# Which sails better - Tartan 27 or Pearson Triton?



## kulokoo (Feb 19, 2010)

These are a couple boats I see on the market from time to time at attractive prices, and though I am not ready to buy right now, both seem reasonable candidates for a smallish first cruiser.

Obviously condition counts, and these are old boats, survey, survey, survey, but which actually sails better? Or perhaps said: what is the difference between the way they sail? They look more than a little similar... long keels but not full, 21 1/2' LWL, 8'+ beam...

Pearson Triton: slightly deeper keel (3'11"), higher ballast/displacement (~43%), slightly lighter, shallower forefoot

Tartan 27: shallower keel (3'2") with less ballast, but has a 6'+ centerboard, slightly finer bow, maybe larger foresail

A bunch of numbers, but out on the water...


Which points higher?
Which stands up to its sails better?
Which handles better downwind?

And finally, are their sailing characteristics so dated they would get passed on the water by a neophyte sailor on a Catalina 27 with badly trimmed sails?

Thx


----------



## kulokoo (Feb 19, 2010)

Has anyone on here sailed both?


----------



## Jeff_H (Feb 26, 2000)

I have day-sailed and raced both the Triton and the Tartan 27 at various times in my life, including literally sailing both in a single weekend. It is not very hard to really answer the question which one sails better. The Tartan 27 is significantly faster on all points of sail, especially is you use the centerboard strategically (lowering it upwind, partially raised on a heavy air reach to balance the helm, and raising it all the way on a run). The Tartan points higher and sails better on a run. The Tartan easily beat the Triton around the race course and Tartan typically beat the Triton on corrected time. I raced on both and thought the skippers were pretty even. 

Because of the smaller jibs and chutes, the fractional rig sail plan on the Triton is slightly easier to handle (but in fairness I am also a big fan of fractional rigs). But in reality, with the stiff spar and deck hardware that is typically found on the Triton, the Triton really is not all that much easier to sail than a Tartan despite its fractional rig. 

But most significantly, the Tartan has a much more comfortable motion, both in terms of roll and pitch.
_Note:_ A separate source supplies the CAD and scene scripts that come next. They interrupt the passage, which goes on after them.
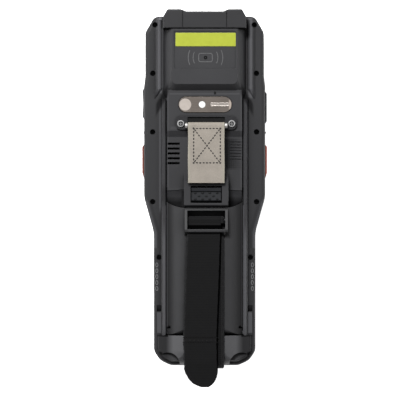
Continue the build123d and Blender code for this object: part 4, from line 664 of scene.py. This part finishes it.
# flat, with rounded selvages
h, bulge = STRAP_THICK / 2, 0.12
webbing_section = section([((-1, h * 0.9), h * 0.86), ((-0.94, 0), h + bulge * 0.4), ((-0.6, 0), h),
                           ((0, 0), h + bulge * 0.3), ((0.6, 0), h), ((0.94, 0), h + bulge * 0.4),
                           ((1, -h * 0.9), h * 0.86)], [0.0])


def stations_on(route, edges, wave=0.0):
    """Stations along a side route of (y, z) points; edges gives left and right x at (y, travelled)."""
    stations = []
    travelled = 0.0
    for i, (y, z) in enumerate(route):
        ahead = Vector(route[min(i + 1, len(route) - 1)]) - Vector(route[max(i - 1, 0)])
        ahead.normalize()
        if i:
            travelled += (Vector((y, z)) - Vector(route[i - 1])).length
        left, right = edges(y, travelled)
        up = Vector((0, -ahead[1], ahead[0]))
        lift = wave * math.sin(travelled * 0.21) * math.sin(travelled * 0.047 + 1.0)
        point = Vector(((left + right) / 2, y, z)) + up * lift
        stations.append((point, Vector((1, 0, 0)), up, (right - left) / 2))
    return stations


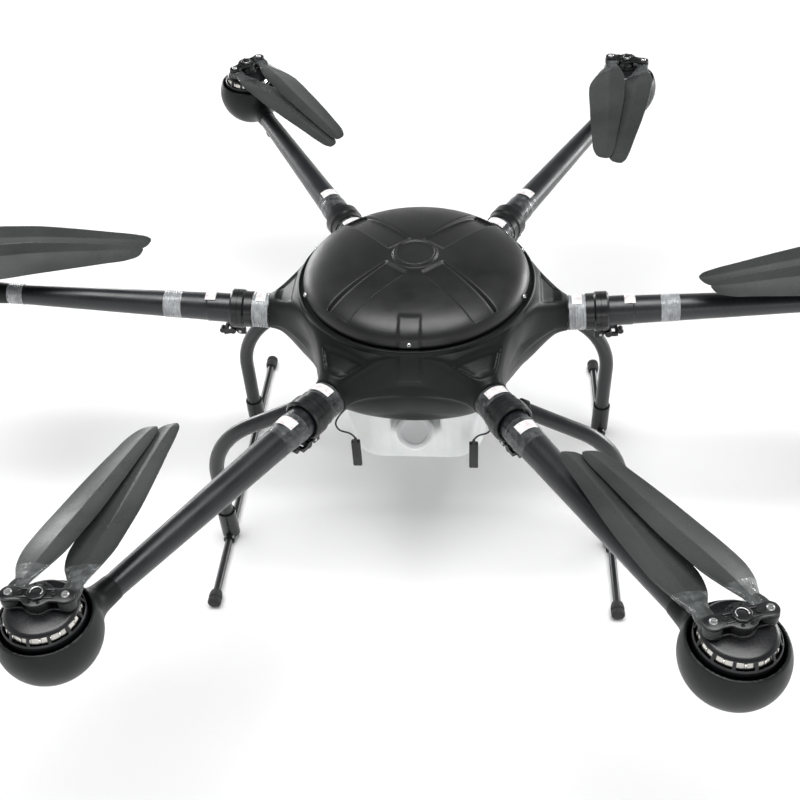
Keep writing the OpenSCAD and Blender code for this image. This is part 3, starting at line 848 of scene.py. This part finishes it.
def arm(name):
    space = arm_space(name)
    body = "arm_" + name
    end = MOTOR_X / MM - 56
    profile = [(16.6, 243), (19.0, 243), (19.4, 243.6)]
    profile += [(19.4, x) for x in (252, 262, 272, 280)]
    profile += [(19.2, 281), (18.7, 281.6), (18.6, 282)]
    profile += [(tube_radius(x), x) for x in np.linspace(290, end, 24)]
    profile += [(11, end), (11, end - 6), (16.6, 250), (16.6, 243)]
    add_piece("tube_" + name, *lathe_x(profile, 72), TUBE, body, ["arm_tube_" + name],
              "carbon_tube", space)
    sides = name in SIDE_ARMS
    # On the side arms the film bands use the denser film, whose pale colour is painted sheen.
    if sides:
        bands = joined(film(316, 340, tube_radius, 7), film(532, 553, tube_radius, 6))
        add_piece("film_" + name, *bands, FILM_DENSE_SHEEN, body, [], None, space)
    else:
        add_piece("film_" + name, *film(262, 300, lambda x: tube_radius(x) + 0.2, 3), FILM, body,
                  [], None, space)
    tilt = {"left": -10, "right": 8}.get(name, 0)
    near = 288 if name in REAR_ARMS else 270
    label = patch(lambda x: tube_radius(x) + 0.9, near, near + 14, tilt - 36, tilt + 36)
    add_piece("label_" + name, *label, LABEL, body, [], None, space)
    # On the side arms the stub film is the denser film with the painted sheen.
    stub = film(199, 220.5, lambda x: 22.7, 6 if sides else 2)
    add_piece("stub_film_" + name, *stub, FILM_DENSE_SHEEN if sides else FILM, "airframe", [], None, space)
    blank = patch(lambda x: 23.5, 203, 216, tilt - 34, tilt + 34)
    add_piece("stub_label_" + name, *blank, LABEL, "airframe", [], None, space)
    if name in REAR_ARMS:
        lamp_body = [(0, -8.5), (4, -8), (7, -5.5), (8.2, -1.5), (8.4, 3), (8.4, 9), (0, 9)]
        place = space @ Matrix.Translation((0.86 * MOTOR_X, 0, -17 * MM))
        add_piece("lamp_" + name, *lathe(rounded(lamp_body, 1.2), 40), POD, body, [],
                  "pod_plastic", place)


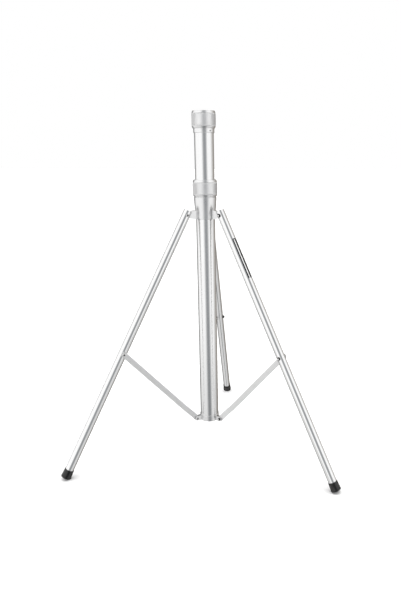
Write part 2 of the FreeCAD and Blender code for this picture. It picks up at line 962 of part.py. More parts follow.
def leg_label():
    """A blank printed strip wrapped part of the way round the right leg's upper side."""
    body = new_body("leg_label")
    inner = leg_r
    outer = leg_r + size("label_thick")
    low = zero - size("label_from") - size("label_length")
    high = zero - size("label_from")
    sketch = sketch_on(body, "XZ_Plane", "outline")
    draw_outline(sketch, [(inner, low), (outer, low), (outer, high), (inner, high)])
    wrap = body.newObject("PartDesign::Revolution", "leg_label_wrap")
    wrap.Profile = sketch
    wrap.ReferenceAxis = (sketch, ["V_Axis"])
    bind(wrap, "Angle", size("label_wrap"))
    wrap.Midplane = True
    doc.recompute()
    place = leg_place(LEGS["right"])
    # the strip faces up and back towards the front, between the leg's outer and clockwise sides
    place.Rotation = place.Rotation.multiply(Rotation(Vector(0, 0, 1), LABEL_TURN))
    keep(body, "leg_label", place)


leg_label()

# ---------------------------------------------------------------- checks and files

doc.recompute()
for item in doc.Objects:
    if "Invalid" in item.State or "Error" in item.State:
        raise RuntimeError("%s failed: %s" % (item.Name, item.State))
for piece in pieces:
    if piece.Shape.isNull() or not piece.Shape.isValid() or not piece.Shape.Solids:
        raise RuntimeError(piece.Label + " has no sound shape")

os.makedirs("parts", exist_ok=True)
for piece in pieces:
    piece.Shape.exportStep(os.path.join("parts", piece.Label + ".step"))

print("%d nodes" % len(pieces))
print("leg: %.2f mm long, sole centre %.2f mm above the floor" % (leg_length, sole_height))
print("brace: %.2f mm long at %.3f degrees" % (brace_length, math.degrees(brace_angle)))
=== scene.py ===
import json
import math

import bmesh
import bpy
from mathutils import Matrix, Quaternion, Vector


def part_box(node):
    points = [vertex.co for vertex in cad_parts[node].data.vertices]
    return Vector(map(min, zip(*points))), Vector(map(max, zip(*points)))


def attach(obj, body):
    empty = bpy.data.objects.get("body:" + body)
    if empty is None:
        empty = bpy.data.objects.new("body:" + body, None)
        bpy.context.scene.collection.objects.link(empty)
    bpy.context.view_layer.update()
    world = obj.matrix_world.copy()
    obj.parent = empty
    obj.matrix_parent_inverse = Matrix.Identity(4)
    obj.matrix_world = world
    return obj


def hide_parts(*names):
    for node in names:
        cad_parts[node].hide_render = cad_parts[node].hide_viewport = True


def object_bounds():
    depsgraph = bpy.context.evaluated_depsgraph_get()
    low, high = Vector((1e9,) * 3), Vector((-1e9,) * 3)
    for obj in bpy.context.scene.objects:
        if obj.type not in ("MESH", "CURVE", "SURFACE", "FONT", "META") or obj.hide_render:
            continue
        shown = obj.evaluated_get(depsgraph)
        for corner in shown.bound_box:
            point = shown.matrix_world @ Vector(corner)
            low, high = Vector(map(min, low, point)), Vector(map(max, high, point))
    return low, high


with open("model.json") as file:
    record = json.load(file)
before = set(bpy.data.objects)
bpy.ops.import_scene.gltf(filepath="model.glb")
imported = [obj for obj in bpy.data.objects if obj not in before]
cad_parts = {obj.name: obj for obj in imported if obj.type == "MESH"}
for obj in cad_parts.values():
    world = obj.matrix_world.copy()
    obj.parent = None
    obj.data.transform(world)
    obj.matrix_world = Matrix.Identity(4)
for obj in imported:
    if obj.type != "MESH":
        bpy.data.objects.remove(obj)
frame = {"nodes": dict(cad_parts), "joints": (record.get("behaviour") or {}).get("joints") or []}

CAD_LOW, CAD_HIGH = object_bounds()
NODES = frame["nodes"]
LEGS = ("rear", "left", "right")


# ---------------------------------------------------------------- places that the frame gives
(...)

I personally strongly dislike the motion of a Triton, especially in a chop. Also the Tritons need to be sailed a higher heel angles to achieve a reasonable speed which I find uncomfortable and tiring. 

The build quality on the Tartans were much better and general detailing was much betterthan the Tritons as well. To me, personally I really enjoy sailing the Tartan 27's in most conditions; they are truly well-rounded designs. I would take a Tartan 27 (that is in good shape) offshore without hesitation. I would never want to go offshore in a Triton and don't enjoy sailing them in anything other than moderate conditions. 

In terms of absolute speed, a Catalina 27 will be significantly faster on all points of sail than both of these boats, but they are not as well built as the Tartans and in some ways but not all, were not as well built as the Triton. 

Respectfully,
Jeff


----------



## MarkCK (Jan 4, 2009)

Jeff_H said:


> I have day-sailed and raced both the Triton and the Tartan 27 at various times in my life, including literally sailing both in a single weekend. It is not very hard to really answer the question which one sails better. The Tartan 27 is significantly faster on all points of sail, especially is you use the centerboard strategically (lowering it upwind, partially raised on a heavy air reach to balance the helm, and raising it all the way on a run). The Tartan points higher and sails better on a run. The Tartan easily beat the Triton around the race course and Tartan typically beat the Triton on corrected time. I raced on both and thought the skippers were pretty even.
> 
> Because of the smaller jibs and chutes, the fractional rig sail plan on the Triton is slightly easier to handle (but in fairness I am also a big fan of fractional rigs). But in reality, with the stiff spar and deck hardware that is typically found on the Triton, the Triton really is not all that much easier to sail than a Tartan despite its fractional rig.
> 
> ...


I have always been a fan of tartans. I used to sail on one with a friend. It had a hard life with almost no maintenance done to it and it was still in good shape. It was completely beat up but all things considering...

How far offshore would you trust the Tartan 27?


----------



## Jeff_H (Feb 26, 2000)

If the boat was in good condition and properly prepped and provisioned, as far as I wanted to go offshore......

Jeff


----------



## seabreeze_97 (Apr 30, 2006)

Just a few clarifications. At least one Triton has circumnavigated(sv Atom) and it traces kinship in design to Folkboats. It has a good bridge deck and a small cockpit that, even pooped, is small enough so as to not be a threat to the boat. It'll harden up around 15 degrees but even when the rail dips, water doesn't enter the cabin (at least not via the cockpit. The hull/deck joint is another matter for either boat) The Tartan 27, designed under MORC, is also a good sea boat, and would appear to have the edge in performance. Can't see you going wrong either way.


----------